Deputy of Russian Ruling Party Proposes Experimental Use of “Blockchain” Tech for Voting in Next Moscow Election

Russian state media outlet TASS reported February 26th that Dmitry Vyatkin, a deputy in Russia’s ruling United Russia party, has introduced a bill to have the Moscow City Duma (city hall) use an experimental blockchain voting system in the city’s next election.

According to an automated translation from TASS, Vyatkin stated:

“It is assumed that this voting process will take place through the mos.ru portal, on which most of the Muscovites, including those who have the right to vote, are registered.”

While this is not always the case, the deputy reportedly claimed that identifying information on voters would be stored separately from voting tallies themselves:

“It will be impossible to connect them. This is exactly how blockchain technology works.”

The deputy urged that the bill be considered and a resolution, “adopted earlier than the date of voting at the elections to the MHD.”

The deputy also reportedly claimed that the new system would allow prevention of “dirty election technologies.”

Experts in the West, however, have harshly criticized claims that purported “blockchains” enhance the security of elections.

Private blockchain critic and Bitcoin programmer Jimmy Song, among others, has argued convincingly that data on any privately-commanded “blockchain” can be overwritten by anyone with authority over the code.

Bitcoin is being run on thousands of computers across the world now, and changes to the code or blockchain records cannot occur without a majority vote by participants.

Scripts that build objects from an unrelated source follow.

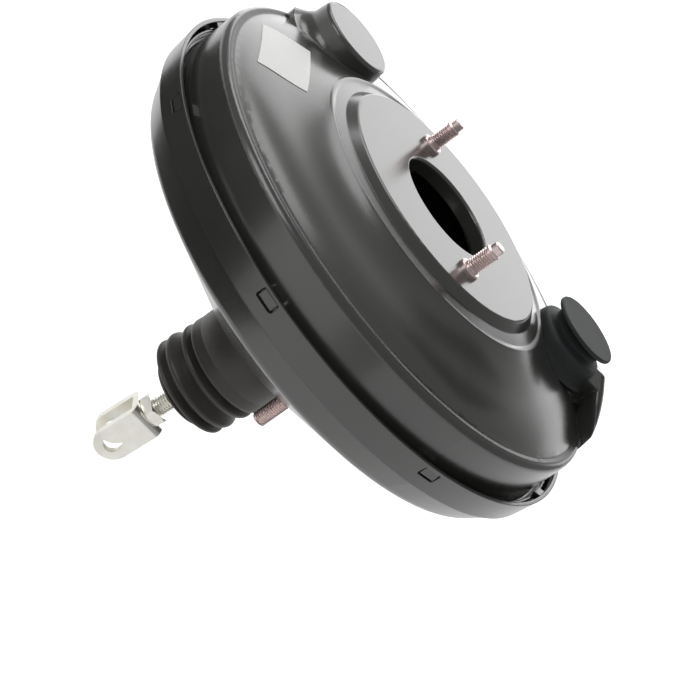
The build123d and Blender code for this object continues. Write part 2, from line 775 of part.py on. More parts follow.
along_pin = polar(1, CLEVIS_TURN) + (0,)
across_pin = polar(1, CLEVIS_TURN + 90) + (0,)
with BuildPart() as clevis:
    # U of bent plate, seen along the arms' width
    with BuildSketch(Plane(origin=(0, 0, 0), x_dir=along_pin, z_dir=polar(1, CLEVIS_TURN - 90) + (0,))):
        with BuildLine():
            half = CLEVIS_GAP / 2 + CLEVIS_PLATE / 2
            FilletPolyline(
                (-half, CLEVIS_END_Z),
                (-half, CLEVIS_BACK_Z - CLEVIS_PLATE / 2),
                (half, CLEVIS_BACK_Z - CLEVIS_PLATE / 2),
                (half, CLEVIS_END_Z),
                radius=CLEVIS_PLATE / 2 + 1.2,
            )
        trace(line_width=CLEVIS_PLATE)
    extrude(amount=CLEVIS_WIDTH / 2, both=True)
    # rounded arm ends, pin hole and the tapped hole in the back
    with BuildSketch(Plane(origin=(0, 0, 0), x_dir=across_pin, z_dir=along_pin)):
        with Locations((0, (PIN_Z + CLEVIS_BACK_Z) / 2 + 1.0)):
            Rectangle(CLEVIS_WIDTH, CLEVIS_BACK_Z - PIN_Z + 2.0)
        with Locations((0, PIN_Z)):
            Circle(CLEVIS_WIDTH / 2)
            Circle(PIN_HOLE_R, mode=Mode.SUBTRACT)
    extrude(amount=20.0, both=True, mode=Mode.INTERSECT)
    with BuildSketch(Plane.XY.offset(CLEVIS_BACK_Z + 1.0)):
        Circle(ROD_IN_R)
    extrude(amount=-CLEVIS_PLATE - 2.0, mode=Mode.SUBTRACT)
save(hung(clevis.part), "clevis")


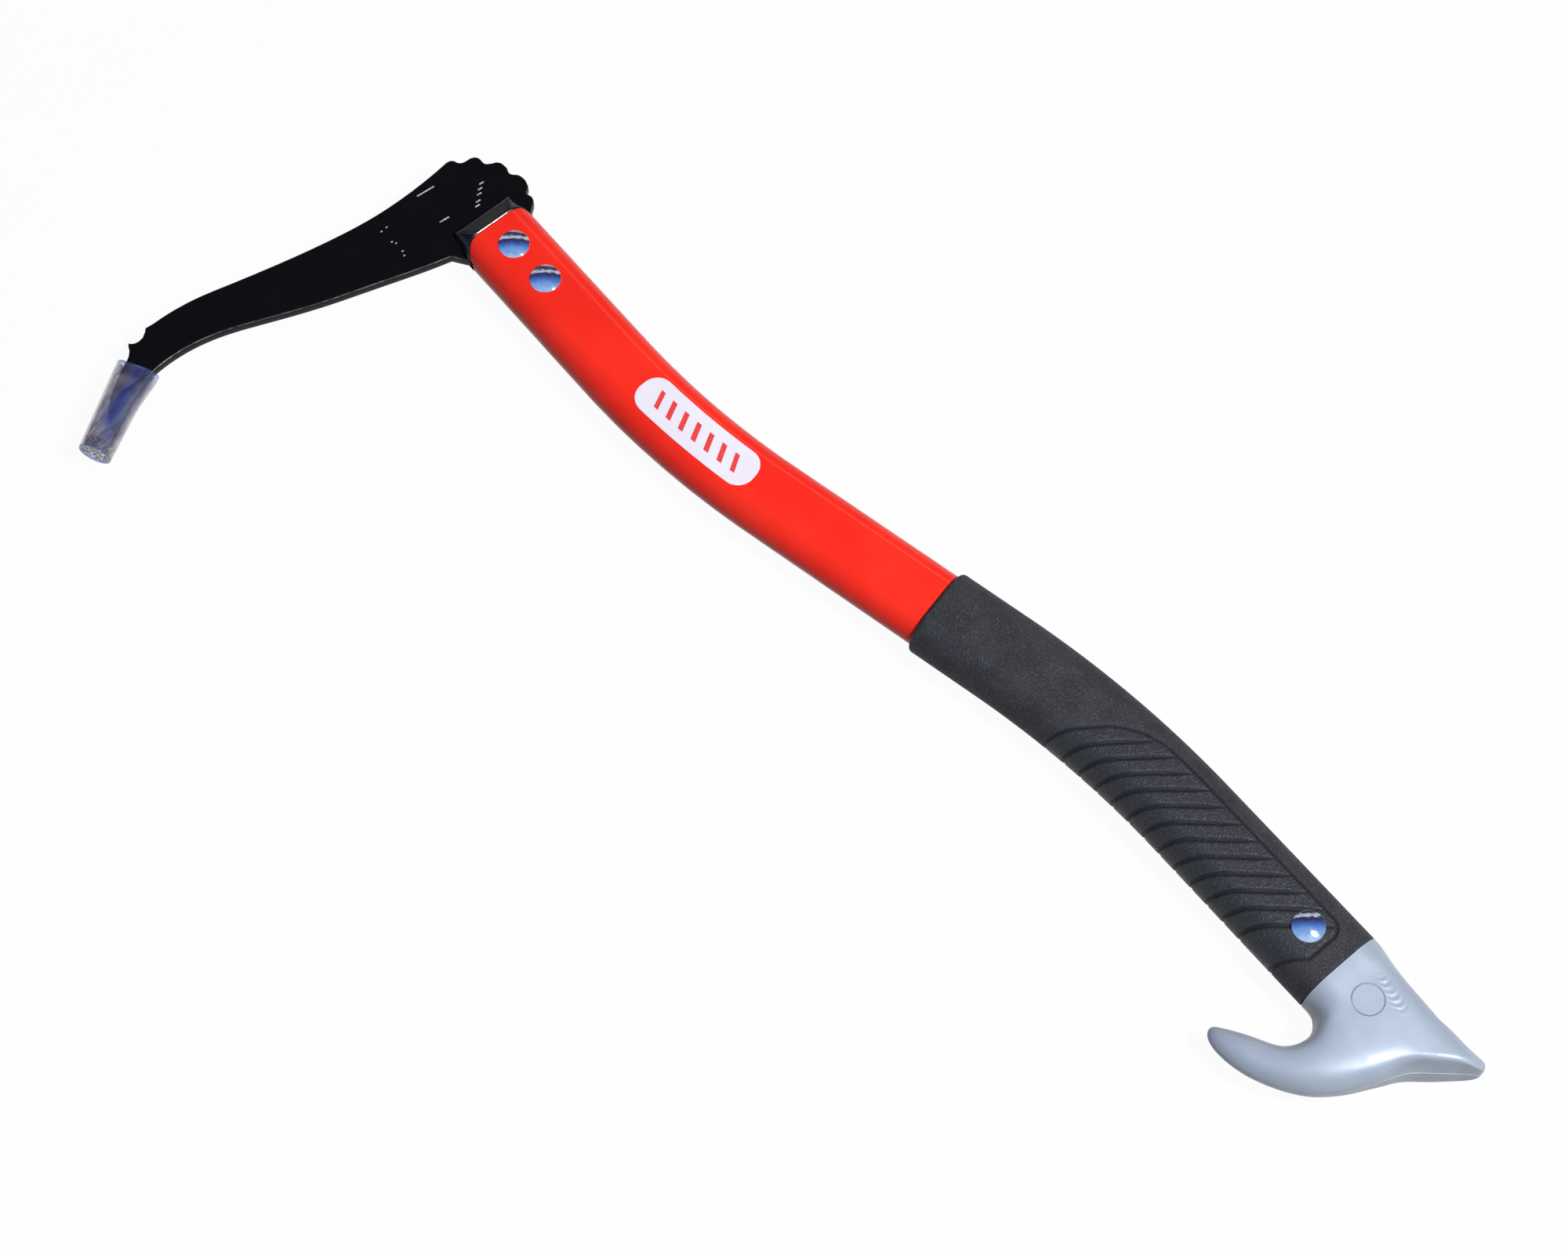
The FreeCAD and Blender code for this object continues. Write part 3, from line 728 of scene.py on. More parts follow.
@dataclass(frozen=True)
class PearlPlastic(Finish):
    """Light blue-grey plastic with a pearly flow."""

    name = "pearl_plastic"
    dull: Cloud = Cloud(5.0, start=0.37, end=0.48)
    grain: Cloud = Cloud(0.5, detail=2.0)
    grain_depth: float = 0.006
    pale: Colour = srgb(164, 175, 190)
    dusky: Colour = srgb(157, 168, 184)
    glint: Colour = srgb(196, 206, 222)
    # Dark line of the moulded ring: painted shade in its groove.
    line: Colour = srgb(78, 90, 112)
    seam: Colour = srgb(205, 212, 222)
    flow: Cloud = Cloud(11.0, 0.35, 0.65, rough=0.5, stretch=(0.35, 1.0, 1.0), turn_deg=-38.0)
    pearl: Cloud = Cloud(0.35, 0.60, 0.80, detail=2.0)
    pearl_share: float = 0.25
    ring_shade_fade: Cloud = Cloud(9.0, 0.40, 0.62, 0.15, 0.75, detail=1.0)
    metallic: float = 0.12
    coat: Pair = (0.16, 0.34)
    glow: float = 0.06
    glow_radius: Spot = (0.004, 0.004, 0.005)
    glow_scale: float = 0.5
    ripple_pitch: float = 2.6
    ripple_break: Cloud = Cloud(4.0, 0.35, 0.6, 0.3)
    ripple_depth: float = 0.08

    def draw(self, sketch: Sketch) -> None:
        """Draw drawn-out pearl clouds, a fine sparkle, the ring's line as painted shade in its groove, the seam and
        flow ripples by the ring.

        Args:
            sketch: Where it is drawn.
        """
        base = sketch.blend(sketch.cloud(self.flow), self.pale, self.dusky)
        pearly = sketch.blend(sketch.times(sketch.cloud(self.pearl), self.pearl_share), base, self.glint)
        ring_shade = sketch.times(sketch.stored("line"), sketch.cloud(self.ring_shade_fade))
        with_painted_line = sketch.blend(ring_shade, pearly, self.line)
        sketch.surface(Base_Color=sketch.blend(sketch.stored("seam"), with_painted_line, self.seam), Metallic=self.metallic,
                       Coat_Weight=self.coat[0], Coat_Roughness=self.coat[1], Subsurface_Weight=self.glow,
                       Subsurface_Radius=self.glow_radius, Subsurface_Scale=self.glow_scale)
        ripple = sketch.sum("SINE", sketch.times(sketch.stored("ripple_along"), 2 * math.pi / self.ripple_pitch))
        broken = sketch.times(sketch.stored("ripple_share"), sketch.cloud(self.ripple_break))
        sketch.relief(sketch.times(ripple, broken), self.ripple_depth)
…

This is not the case for any so-called “blockchain” run by a handful of administrators.

As well, in October 2018, researchers at Cornell University’s Initiative for Cryptocurrencies and Contracts warned that incorporation of blockchain tech would lend a false sense of security to Internet voting, something they say is a fundamentally insecure proposal.

While Cornell researchers Ari Juels, Ittay Eyal and Oded Naor have written in Business Insider that they, “believe in the transformative potential of blockchain systems in a number of industries,” they believe that online voting is fraught with so many security risks that even blockchain cannot overcome them:

“Blockchains might sound like an ideal remedy for the trust problems caused by internet voting…Yet as scholars who have studied traditional and blockchain-based voting, we believe that while blockchains may help with some specific issues, they can’t fix the basic problems with internet voting. In fact, they could make things worse.”

Internet voting itself, say the researchers, should be eschewed:

“For years, experts on election security have warned that the internet is too dangerous for such socially crucial and time-sensitive functions as voting. Renowned cryptographer Ronald Rivest, for instance, has remarked that ‘Best practices for internet voting are like best practices for drunk driving’ – there’s no safe way to do either one.”

Essentially, say the researchers, the Internet is a sea of bug-infested code, and should not be used for crucial public events like elections.

An online voting system would also constitute an irresistible honeypot for enemy states interested in influencing election outcomes:

“They’ll find – and fully exploit – any technical weaknesses available to them. Without a paper trail, the very possibility that someone could have secretly changed votes will further erode public trust in democratic elections.”

That blockchains can overcome security issues in the Internet that hosts them is a naive and fallacious prospect, say the researchers, and is a notion that should be contested in the name of national security:

“The stability and integrity of democratic society itself are too important to be relegated to flawed computer systems.”

In April 2018, Toronto group CryptoChicks held a conference where they used a Russian blockchain voting technology to allow the audience to choose their favourite project from a blockchain hackathon.

The system then calculated that one particular project had garnered 100% of the audience vote.

“That doesn’t make sense,” said a person in the audience.

As well, an individual using the moniker “Jaunius Spakauskas,” commenting on Cointelegraph’s coverage of the proposed use of blockchain for voting in Moscow, drew attention to overall social context:

“Srsly? Blockchain to be used in elections in a non-democratic country? It’s bullshit, ladies and gentlemen, why that nonsense is even necessary. Well, because it’s not.”